Before our virtual gastronomic world tour heads back to London we stop off at the Honi Honi Tiki Cocktail Lounge in Hong Kong. In keeping with the spirit of our adventure David recommends we try the ‘Around The World’ made with four kinds of Rum including the Pampero 1938 and topped up with Taittinger Brut champagne.

Then just like Phineas Fogg on the 80th day we race back to London. At least, we would have done so if we weren’t actually still in London. Instead, we jump in a cab and head over to our final destination. All this talk about food has made me hungry and I’m pleased when we walk through the actual door of Roast.

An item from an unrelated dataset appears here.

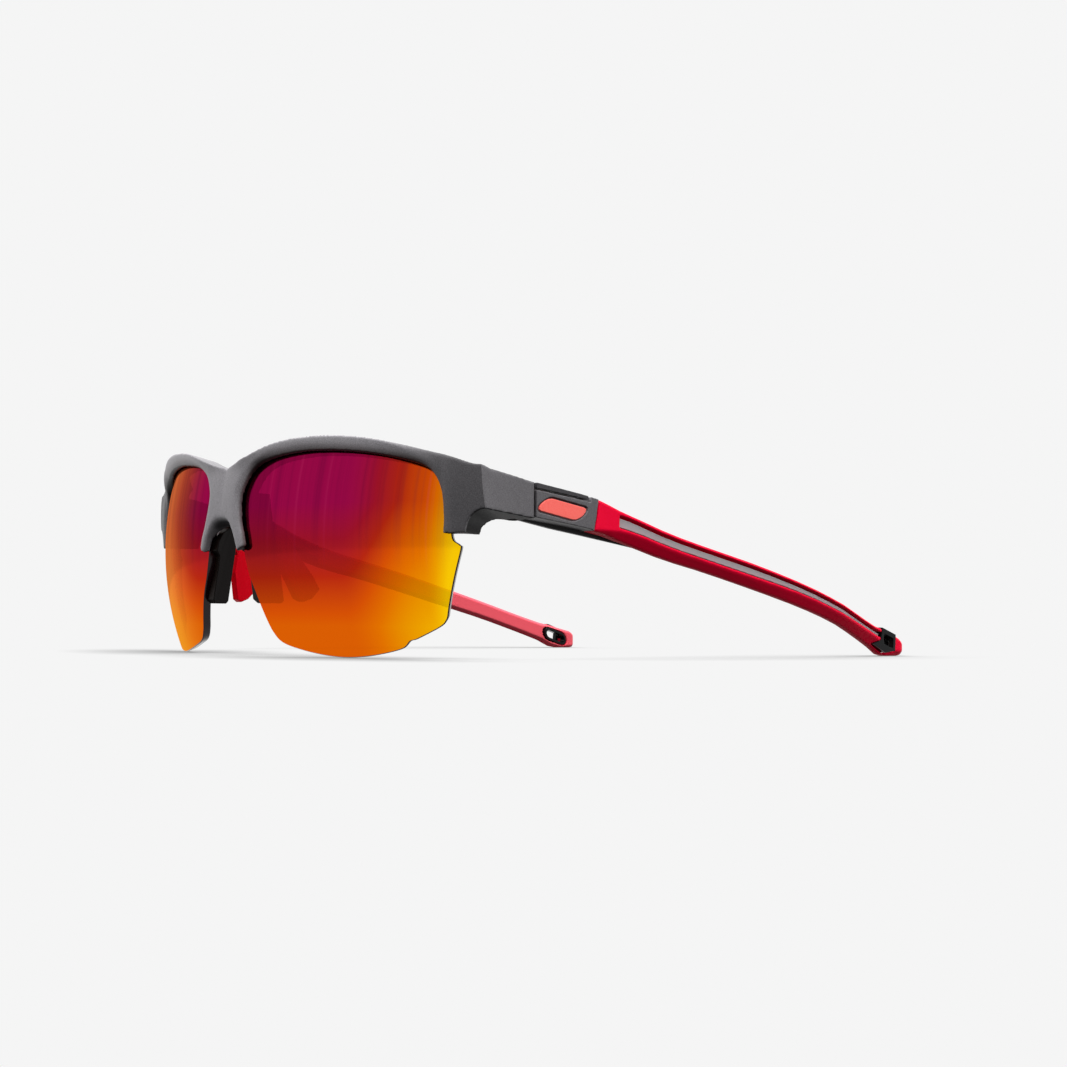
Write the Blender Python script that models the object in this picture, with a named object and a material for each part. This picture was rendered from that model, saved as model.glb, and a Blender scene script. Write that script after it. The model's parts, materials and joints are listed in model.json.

Roast is a great venue, set in the iconic Floral Hall at Borough Market. The building was largely ignored before restaurateur Iqbal Wahhab, founder of the Cinnamon Club, created Roast. “We’ve eaten our way around the world and we’re back in time for dinner so let’s treat ourselves to some perfect British cuisine”.

Before long we are tucking into chargrilled Aubrey’s 28 day dry-aged rib eye steak with chips and béarnaise sauce – and all for a worthwhile cause. “See you in September” cries David “for our next mouth-watering adventure”. Finally full, we part ways. It’s been an epic experience to savour and amazingly I’m already wondering where and what I’ll be eating next.